In its proposal, the IRS said some defined contribution plan administrators place forfeited funds into a “plan suspense account” in which the money is held before being put to use. The proposed regulations would “generally require” that plan administrators use forfeitures no later than 12 months after the close of the plan year in which the forfeitures happened.

The proposal also specifies the uses for defined contribution plan forfeitures, which are to pay reasonable plan administrative expenses, reduce employer contributions or increase benefits for plan participants.

“Plan sponsors will want to review their plan terms and check with the plan’s recordkeeper to consider whether any changes to the plan’s terms or recordkeeping processes may be desirable,” Tracht says.

The proposed rules are effective for plan years beginning on and after January 1, 2024, and include a transition rule that deems pre-2024 forfeitures to have been incurred in the first plan year beginning on or after January 1, 2024, according to Tracht.
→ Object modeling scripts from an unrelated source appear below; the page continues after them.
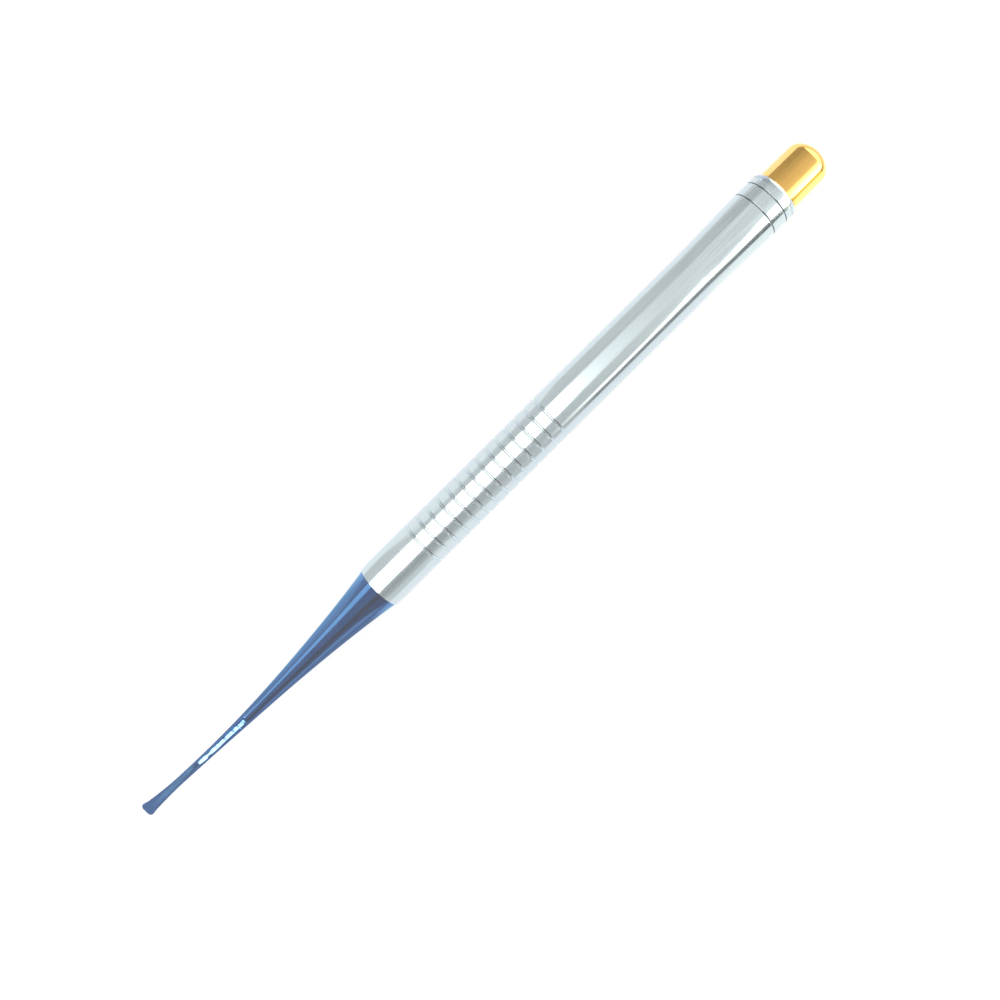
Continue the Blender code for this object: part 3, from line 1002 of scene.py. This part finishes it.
# %% [markdown]
# ## The light room
#
# Polished metal has hardly a colour of its own: it shows the room. Area lamps and cards could
# stand round the instrument. Painting the room on the world instead puts each edge exactly where
# the reflections need it, and it casts no hard shadow. A direction is given by two angles in
# degrees: `across`, which is 0 straight up and grows towards -Y, and `along`, which grows towards
# the butt.

# %% Directions in the room
room_world = bpy.data.worlds.new("light_room")
bpy.context.scene.world = room_world
room_world.use_nodes = True
room = room_world.node_tree
room.nodes.clear()

room_coordinates = add_node(room, "ShaderNodeTexCoord")
looking = add_node(room, "ShaderNodeSeparateXYZ", {0: room_coordinates.outputs["Generated"]})
toward_minus_y = sum_of(room, "MULTIPLY", looking.outputs["Y"], -1.0)
across = sum_of(room, "DEGREES", sum_of(room, "ARCTAN2", toward_minus_y, looking.outputs["Z"]))
along = sum_of(room, "DEGREES", sum_of(room, "ARCSINE", looking.outputs["X"]))
print("nodes that find a direction:", len(room.nodes))

# %% [markdown]
# A panel is a soft-edged window in those two angles, filled with a colour and laid over what is
# painted already. A card that isn't rectangular has an edge that moves with `along`.

# %% Helpers that paint a panel
def window_between(value, low, high, soft):
    """1 between two edges and 0 outside. An edge may be an output, and has its own softness."""
    def shifted(edge, by):
        is_output = isinstance(edge, bpy.types.NodeSocket)
        return sum_of(room, "ADD", edge, by) if is_output else edge + by

    low_soft, high_soft = soft if isinstance(soft, tuple) else (soft, soft)
    rise = soft_rise(room, value, shifted(low, -low_soft), shifted(low, low_soft))
    fall = soft_rise(room, value, shifted(high, -high_soft), shifted(high, high_soft))
    return sum_of(room, "MULTIPLY", rise, sum_of(room, "SUBTRACT", 1.0, fall))


def paint(under, colour, across_edges, along_edges, across_soft=1.5, along_soft=2.0):
    """Lays a panel over what is painted already. Its colour and its edges may be outputs."""
    share = sum_of(room, "MULTIPLY", window_between(across, *across_edges, across_soft),
                   window_between(along, *along_edges, along_soft))
    return blend_colours(room, share, under, colour)


def paint_all(under, panels):
    """Lays several panels, one over the other."""
    for panel in panels:
        under = paint(under, *panel)
    return under


def grey(level):
    """A neutral colour."""
    return (level, level, level, 1.0)


def along_slope(start, end, first, last):
    """A value that goes from first to last while `along` goes from start to end."""
    slope = add_node(room, "ShaderNodeMapRange", {
        "Value": along, "From Min": start, "From Max": end, "To Min": first, "To Max": last})
    return slope.outputs["Result"]


def bent(operation, first, second):
    """An edge or a level that bends once, where two slopes meet."""
    return sum_of(room, operation, first, second)


print("a mid grey:", grey(0.5))

# %% [markdown]
# ## The walls of the room
#
# In the photograph grey bands run down the two sides of the handle, and they are the walls of the
# room. They aren't even: they grow paler or darker along the handle, and a small white card
# stands low on each side of the grip grooves. Over the rear half of the handle the ceiling is
# nearly white, and beside the cap it is grey again.

# %% Walls and ceiling
everywhere = (-91, 91)
plus_y_card = bent("MINIMUM", along_slope(-11.8, -10.2, -98, -64), along_slope(-9, 1.2, -64, -93))
minus_y_card = bent("MAXIMUM", along_slope(-11.8, -10.2, 98, 71), along_slope(-10, -1.5, 71, 94))
walls = paint_all(grey(0.60), (
    # The wall on the +Y side, a paler strip above it, and the white card in front of it.
    (along_slope(9, 14, 0.76, 0.62), (-95, -45), everywhere),
    (grey(0.70), (-58, -45), (-11, 9), (4.0, 1.5)),
    (grey(1.06), (-98, plus_y_card), (-11.8, 2.4), 2.0, 0.8),
    # The wall on the -Y side from the top down, and the white card in front of it.
    (along_slope(-10, 8, 0.48, 0.82), (15, 52), everywhere),
    (along_slope(-10, 3, 0.58, 0.70), (50, 64), everywhere, 3.0),
    (along_slope(-10, 3, 0.78, 0.62), (63, 98), everywhere, 3.0),
    (grey(1.06), (minus_y_card, 98), (-11.8, 1), 2.0, 0.8),
    # The ceiling over the rear half of the handle, and its soft side towards -Y.
    (along_slope(3, 9, 1.30, 0.91), (-45, 15), (0, 91), 1.5, 1.5),
    (grey(1.03), (10, 45), (11, 91), 12.0, 4.0),
    # The greys above the butt and beside the cap.
    (grey(0.66), (-62, -22), (18.4, 91), (6.0, 20.0), 0.4),
    (grey(0.50), (-86, -52), (20.0, 50), 7.0, 1.0),
))
print("nodes so far:", len(room.nodes))

# %% [markdown]
# ## The room in front of the blade
#
# The blade looks into the front end of the room. A white room would turn its coating light blue,
# but in the photograph it is a deep blue that is slightly grey. So the front end is darker and
# warmer, with one pale greenish card on the +Y side, which draws the light line along the cone.

# %% The front end
front_end = (-91, -28.0)
front = paint_all(walls, (
    ((0.66, 0.58, 0.58, 1), (-98, -62), front_end, 5.0, 0.7),
    ((0.55, 0.45, 0.45, 1), (-66, 22), front_end, 4.0, 0.7),
    ((0.54, 0.34, 0.25, 1), (18, 50), front_end, 6.0, 0.7),
    ((0.54, 0.38, 0.34, 1), (50, 98), front_end, 4.0, 0.7),
    ((1.00, 1.22, 1.24, 1), (-56, -29), (-46, -27.6), 5.0, 0.6),
    ((0.64, 0.60, 0.62, 1), (-30, 30), (-91, -36), 5.0, 1.5),
))
print("nodes so far:", len(room.nodes))

# %% [markdown]
# ## The soft boxes
#
# The handle shows a broad white band on its front half, which is a soft box overhead. On its rear
# half a second, thin box draws a white line, with a dark card below it, and both narrow towards
# the butt. The cap sees four things: the bright end of the thin box, a yellow card and a dark one
# low on its -Y side, and a box behind the butt that lights the crown of its dome.

# %% Boxes and dark cards
long_box = along_slope(-26, -18, 6.0, 4.0)
thin_low = bent("MINIMUM", along_slope(7.5, 15.5, 60, 32), along_slope(0, 7.5, 65, 60))
thin_high = along_slope(5, 15, 71, 66)
dark_card = bent("MINIMUM", along_slope(2, 11, 0.60, 0.30), along_slope(12, 17, 0.30, 0.16))
dark_low = along_slope(5, 15, 73, 69)
boxes = paint_all(front, (
    (long_box, (-43.5, 16), (-27.3, 1.0), 1.2, (0.4, 2.0)),
    ((2.5, 2.45, 2.3, 1), (thin_low, thin_high), (2, 18.4), 1.2, (4.0, 0.4)),
    ((6.5, 6.5, 7.0, 1), (48, 75.5), (18.4, 50), (24.0, 2.0), 0.2),
    (dark_card, (dark_low, 90), (2, 18.4), (1.5, 1.0), (0.7, 0.3)),
    ((1.35, 1.40, 0.78, 1), (77.5, 91), (18.5, 50), 2.0, 0.2),
    (grey(0.35), (75, 89), (23, 50), 2.0, 1.5),
    ((3.0, 2.9, 2.7, 1), (-80, 79), (49, 91), 4.0, 3.0),
))
print("nodes that paint the room:", len(room.nodes))

# %% [markdown]
# The camera itself sees plain white behind everything, as the photograph's background is. Only
# the metal sees the painted room. Blender can keep a map of a world's bright parts and aim rays at
# them. This room is light all round, so the map gains nothing and doubles the render's time, and
# it is turned off.

# %% White for the camera, the room for the metal
painted = add_node(room, "ShaderNodeBackground", {"Color": boxes, "Strength": 1.0})
plain = add_node(room, "ShaderNodeBackground", {"Color": (1, 1, 1, 1), "Strength": 1.0})
ray = add_node(room, "ShaderNodeLightPath")
behind = add_node(room, "ShaderNodeMixShader",
                  {0: ray.outputs["Is Camera Ray"], 1: painted.outputs[0], 2: plain.outputs[0]})
add_node(room, "ShaderNodeOutputWorld", {"Surface": behind.outputs[0]})
room_world.cycles.sampling_method = "NONE"
bpy.context.scene.view_settings.view_transform = "Standard"
print("nodes in the whole room:", len(room.nodes))

# %% [markdown]
# ## The camera
#
# The photograph looks straight down on the instrument, which lies at 45 degrees across the
# picture. The small parallax between the near side and the outline of the handle gives the
# camera's height: about 18 cm. A small lens shift frames the instrument as the photograph does,
# without tilting the view.

# %% Camera
CAMERA_HEIGHT = 180.0 * MM
CAMERA_X = 16.50 * MM
SENSOR_WIDTH = 36.0
FOCAL_LENGTH = 34.93
LENS_SHIFT_X = -0.0507
LENS_SHIFT_Y = -0.0832
PICTURE_TURN = math.radians(-44.78)

camera_data = bpy.data.cameras.new("camera")
camera_data.sensor_width = SENSOR_WIDTH
camera_data.lens = FOCAL_LENGTH
camera_data.shift_x = LENS_SHIFT_X
camera_data.shift_y = LENS_SHIFT_Y
camera_data.clip_start = 10 * MM
camera_data.clip_end = 20.0
camera = bpy.data.objects.new("camera", camera_data)
camera.location = (CAMERA_X, 0.0, CAMERA_HEIGHT)
camera.rotation_euler = (0.0, 0.0, PICTURE_TURN)
bpy.context.scene.collection.objects.link(camera)
bpy.context.scene.camera = camera
print("width of view in degrees:", round(math.degrees(camera_data.angle_x), 1))
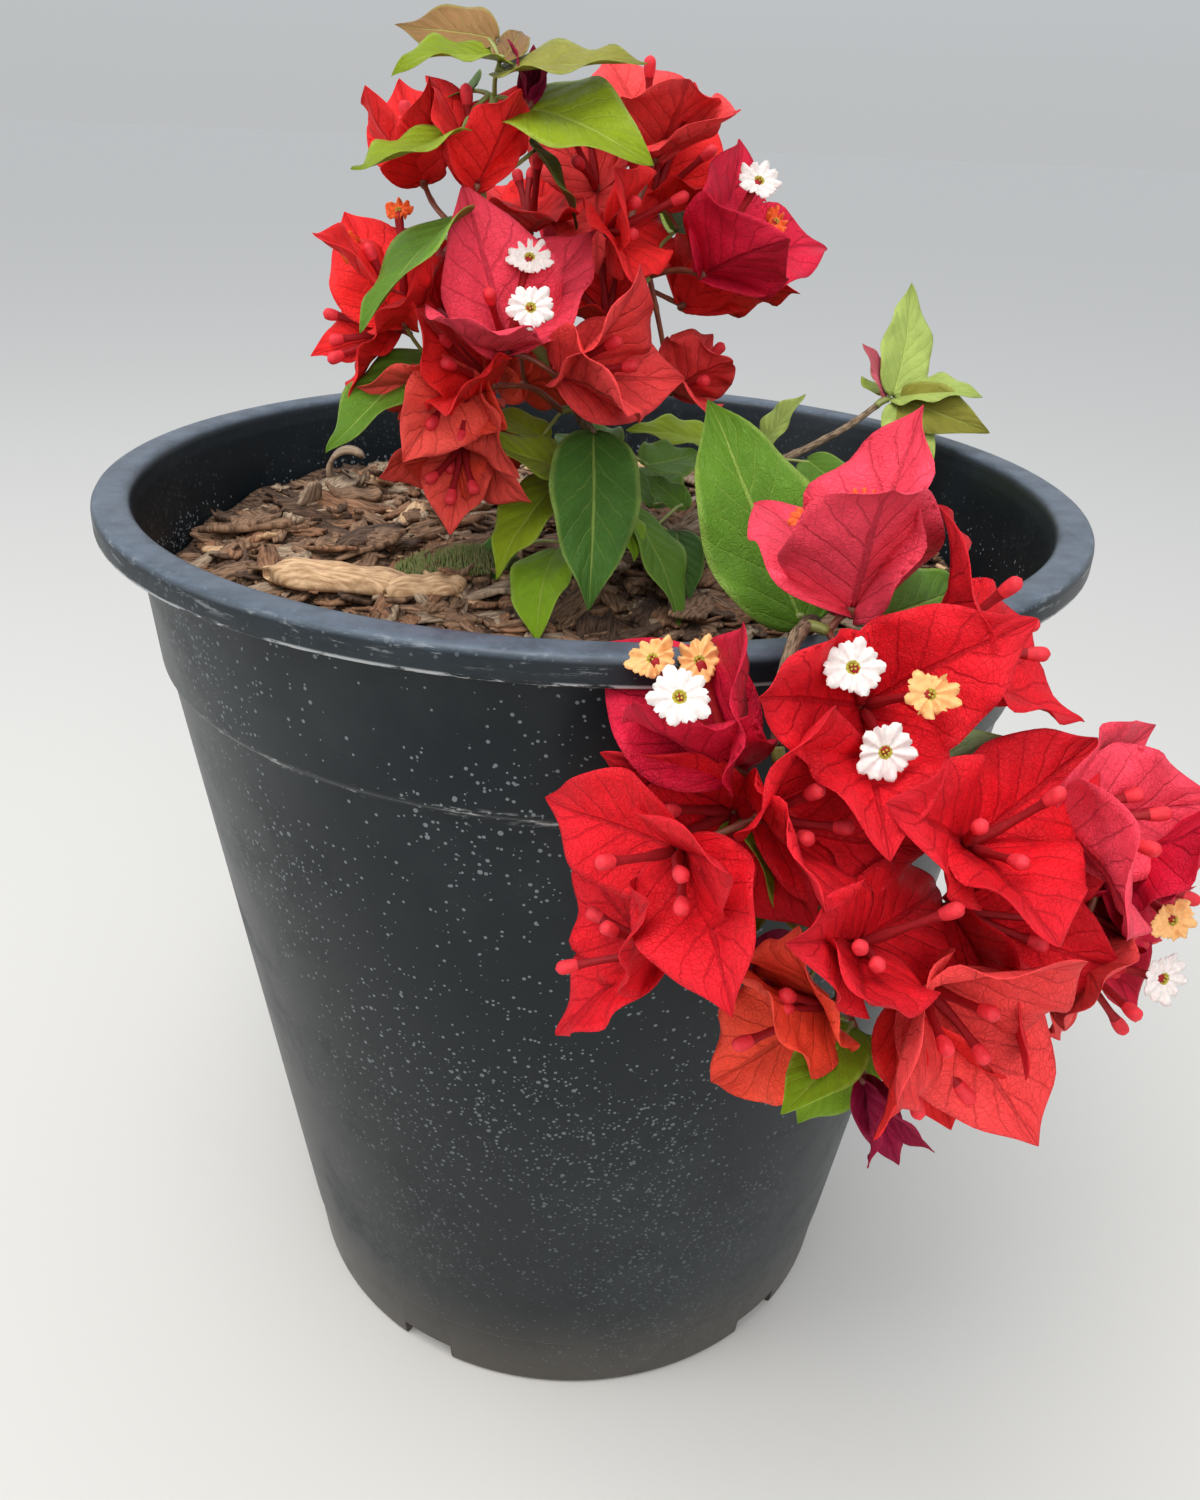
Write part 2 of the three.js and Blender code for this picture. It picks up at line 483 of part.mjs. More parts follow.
// A leaf on its stalk, face up and towards the viewer before it is rolled.
function growLeaf(grown, [place, way, length, roll], seed) {
  const base = vector(place);
  const along = direction(way, false);
  growTwig(grown, base, STALK_RADIUS, seed);
  const shape = {
    base: base.clone().addScaledVector(along, -LEAF.sunk),
    along,
    face: vector(LEAF.face).applyAxisAngle(along, THREE.MathUtils.degToRad(roll)),
    length: length + LEAF.sunk,
    ratio: LEAF.ratio,
    fold: LEAF.fold,
    bend: between(seed * 1.7, ...LEAF.bend),
  };
  grown.blades.push([blade(shape), blade({ ...shape, ...BLADE_ROOM })]);
}

// Grows all that a mass is made of, from one stem that starts in the limb that carries it.
function growMass(mass, number, limbCurves) {
  const seed = number * 31;
  const places = [...mass.heads, ...mass.leaves].map(([place]) => vector(place));
  const middle = places.reduce((sum, place) => sum.add(place), new THREE.Vector3())
    .multiplyScalar(1 / places.length);
  const start = limbCurves.get(mass.limb).getPointAt(mass.at);
  const collar = start.clone().add(middle.sub(start).setLength(COLLAR));
  const grown = { twigs: [], blades: [], wood: [start] };
  growTwig(grown, collar, 2 * TWIG_RADIUS, seed);
  grown.wood = [collar];
  mass.heads.forEach((head, k) => growHead(grown, head, seed + k));
  mass.leaves.forEach((leaf, k) => growLeaf(grown, leaf, seed + 20 + k));
  return {
    twigs: joined(grown.twigs.map(([body]) => asSolid(body))).simplify(FINE_MERGE),
    twigRoom: joined(grown.twigs.map(([, room]) => asSolid(room))),
    blades: joined(grown.blades.map(([body]) => asSolid(body))).simplify(EDGE_MERGE),
    bladeRoom: joined(grown.blades.map(([, room]) => asSolid(room))),
  };
}

function cutClear(solid, rooms) {
  return rooms.reduce((body, room) => body.subtract(room), solid);
}

// Where the pot's rim is, and a little more on all sides, so that no leaf touches its thin edge.
function makeRimRoom() {
  const inner = RIM_RADIUS - RIM_WIDTH - 2 * WALL;
  const outer = RIM_RADIUS + GAP;
  return asSolid(turned([
    [inner, POT_HEIGHT - 2 * RIM_DEPTH], [outer, POT_HEIGHT - RIM_DEPTH - GAP], [outer, POT_HEIGHT + GAP],
    [inner, POT_HEIGHT + GAP], [inner, POT_HEIGHT - 2 * RIM_DEPTH],
  ], POT_SEGMENTS));
}

const group = new THREE.Group();

function addNode(name, colour, solid) {
  const [tint, roughness] = COLOURS[colour];
  const material = new THREE.MeshStandardMaterial({ color: tint, roughness, metalness: 0 });
  const mesh = new THREE.Mesh(asGeometry(solid), material);
  mesh.name = name;
  group.add(mesh);
}

const pot = makePot();
const mulch = makeMulch();
addNode('pot', 'pot', pot);
addNode('mulch', 'mulch', mulch);

const trunk = makeLimb(makeTrunk());
addNode('trunk', 'wood', trunk.solid);
const mulchRoom = mulch.add(mulch.translate([0, 0, GAP]));
const limbRooms = [pot, makeRimRoom(), mulchRoom, trunk.room];
const limbCurves = new Map();

for (const { name, colour, radii, path } of LIMBS) {
  const points = path.map(vector);
  limbCurves.set(name, new THREE.CatmullRomCurve3(points, false, 'centripetal'));
  const steps = 2 * (points.length - 1);
  const made = makeLimb({ path: points, radiusAt: taper(...radii), sides: LIMB_SIDES, steps });
  addNode(name, colour, largestPiece(cutClear(made.solid, limbRooms)));
  limbRooms.push(made.room);
}

// Twigs go first: a blade gives way to every other mass's twigs, and to the blades of earlier masses.
const grown = MASSES.map((mass, k) => growMass(mass, k + 1, limbCurves));
grown.forEach((own, k) => {
  const earlier = grown.slice(0, k);
  const others = grown.filter((other) => other !== own);
  const twigs = cutClear(own.twigs, [...limbRooms, ...earlier.map((other) => other.twigRoom)]);
  const blades = cutClear(own.blades, [
    ...limbRooms,
    ...others.map((other) => other.twigRoom),
    ...earlier.map((other) => other.bladeRoom),
  ]);
  addNode(MASSES[k].name, MASSES[k].colour, largestPiece(twigs.add(blades).simplify(FINE_MERGE)));
});

export default group;
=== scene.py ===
# %% [markdown]
# A young bougainvillea in its nursery pot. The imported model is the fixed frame: it says where the
# pot, the mulch, every stem and every mass of foliage is. This lesson dresses that frame. The pot
# and the mulch come first, then the bark of the stems, and last the leaves and the blossom, which
# grow by the same rule and from the same places as the solids that they replace.

# %% Load the frame and keep its box
import math
import bpy
import numpy as np
from mathutils import Matrix, Vector


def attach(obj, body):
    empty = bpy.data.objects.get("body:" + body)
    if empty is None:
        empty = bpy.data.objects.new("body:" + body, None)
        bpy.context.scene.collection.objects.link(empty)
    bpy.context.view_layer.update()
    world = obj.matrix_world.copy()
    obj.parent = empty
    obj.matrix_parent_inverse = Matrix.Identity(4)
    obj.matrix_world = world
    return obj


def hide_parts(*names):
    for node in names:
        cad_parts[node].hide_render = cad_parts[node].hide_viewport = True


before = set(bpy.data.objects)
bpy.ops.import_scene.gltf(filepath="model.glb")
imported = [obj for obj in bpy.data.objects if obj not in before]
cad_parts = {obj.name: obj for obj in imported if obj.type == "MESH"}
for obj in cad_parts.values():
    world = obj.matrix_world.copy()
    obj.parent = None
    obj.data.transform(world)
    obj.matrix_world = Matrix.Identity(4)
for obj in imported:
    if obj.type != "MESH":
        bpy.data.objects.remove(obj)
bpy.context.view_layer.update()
MM = 0.001

# %% [markdown]
# Everything that looks random comes from one small rule, so that each run gives the same bush. The
# rule is the one that shaped the solids: the fraction left over from a very large sine.

# %% The seeded rule
def random(seed):
    value = np.sin(np.asarray(seed) * 12.9898) * 43758.5453
    return value - np.floor(value)


def between(seed, low, high):
    return low + (high - low) * random(seed)


def smoothstep(value, low, high):
    t = np.clip((value - low) / (high - low), 0, 1)
    return t * t * (3 - 2 * t)


def unit(vector):
    vector = np.asarray(vector, float)
    return vector / np.linalg.norm(vector)


def spun(vector, axis, angle):
    """The vector, turned about a unit axis."""
    cosine, sine = math.cos(angle), math.sin(angle)
    return (vector * cosine + np.cross(axis, vector) * sine
            + axis * np.dot(axis, vector) * (1 - cosine))


print("three values:", [round(float(random(k)), 3) for k in (1, 2, 3)])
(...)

This will allow plans time to comply with the new rules.

The IRS said that the proposed regulations are “not expected to require changes to plan terms or plan operations, or otherwise have a significant impact on plans or plan sponsors.” It did say, however, that it is seeking comment from smaller plans and plan sponsors to discuss the “impacts these proposed regulations may have.”

The agency will take public comments online or by mail until May 30 and will set a date for a public hearing if requested.